The winter solstice is nearly here, and with it comes a chance for a picture-perfect Christmas day in Toronto.
At about 11:28 a.m. on Thursday morning the earth will begin its tilt back toward the Sun, marking the official start of winter in the northern hemisphere.
It will also be the shortest day of the year in most places north of the equator, including the GTA. The sun will have risen by 7:28 a.m. and set by 4:43 p.m., with little more than eight hours of daylight, according to Environment Canada.
Meanwhile, the Christmas forecast in the city is coming into view, with temperatures expected to hover between -5 C and -10 C and a chance of snow on the 24th and 25th.
Solstice revelry in Toronto
Thursday's astronomical phenomenon has been observed by various cultures and religious traditions throughout history, and still draws hordes of revellers to mystical places like Stone Henge in England each year.
For those looking for a solstice experience a bit closer to home, the 28th annual Winter Solstice Parade at Kensington Market offers a chance to bask in the long night among fire breathers and other-worldly characters.
If sunshine is more your style, the good news is that daylight hours start to become longer after Dec. 21. The bad news, however, is two-fold. First, there's little noticeable difference in daylight until about February. Secondly, the worst of winter is yet to come.
"As the days lengthen, the cold strengthens," says David Phillips, a senior climatologist at Environment Canada. "The dead of winter doesn't come until the end of January. We should be celebrating when that passes, not on the first day of winter."
'A perfect Christmas card kind of day'
Based on short-term forecasts, however, it will feel like the dead of winter in Toronto either way over Christmas and into the New Year.

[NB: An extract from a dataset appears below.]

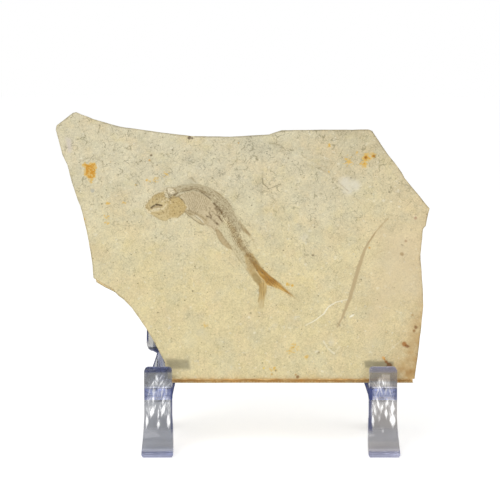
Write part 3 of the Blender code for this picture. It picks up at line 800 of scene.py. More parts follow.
@dataclass(frozen=True)
class Limestone:
    """Fine cream limestone with drifts of tone, specks, faint veins and the fish's patterns."""

    high_tone: Rgb = (211, 202, 172)
    low_tone: Rgb = (217, 203, 158)
    right_tone: Rgb = (212, 194, 153)
    edge_rust: Rgb = (200, 142, 68)
    back_tone: Rgb = (204, 192, 158)
    fresh_tone: Rgb = (214, 192, 142)
    peach: Rgb = (220, 199, 156)
    yellow: Rgb = (216, 200, 140)
    grey_green: Rgb = (201, 197, 168)
    pale: Rgb = (228, 222, 200)
    grey: Rgb = (142, 134, 104)
    dark: Rgb = (112, 102, 74)
    rust: Rgb = (192, 146, 70)
    fine_grain: float = 0.72
    medium_grain: float = 0.24
    broad_grain: float = 0.32

    def make(self) -> bpy.types.Material:
        """Build the material.

        Returns:
            The material, which reads the mesh's face, paint, fish and zone values.
        """
        book = NodeBook("fossil_limestone")
        face = book.attribute("face")
        x, v, w = book.split(face)
        rim, side, back = book.split(book.attribute("zone"))
        colour, relief = self.stone(book, face, x, v)
        colour = self.edges(book, face, colour, rim, side, back)
        paint = book.attribute("paint", "Color")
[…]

Historically speaking, the city has about a 44 per cent chance of snow on any given Christmas, though that figure has fallen significantly in recent decades due to an increase in the size and intensity of the urban heat zone generated in the downtown core.
Based on more recent data, Toronto is now almost on par with Vancouver, which historically has just a 15 per cent chance of a white Christmas in any given year.
The regions surrounding Toronto, however, still have an approximately 52 per cent chance of accumulated snow — which Phillips defines as at least two centimetres by 7 a.m. — on Christmas morning.
"In fact, it could be a perfect Christmas card kind of day on the 25th, with snow on the ground and snow in the air," says Phillips, explaining that snow flurries throughout the day are possible.
"Even those people who think snow is a four-letter word will begrudgingly accept snow for Christmas, right?"
Phillips goes as far to say that he predicts that most places in Canada, "90 per cent or more," will have snow come the 25th, especially in the West, with the exception of coastal cities like Victoria and Vancouver.
"It's almost a done deal out there. Death, taxes and a white Christmas," Phillips jokes.
Looking forward, Environment Canada is predicting a relatively cold January compared to the record setting warmth of last year, a trend that may continue into February.
"It will be a more classic kind of winter here in Ontario," Phillips says.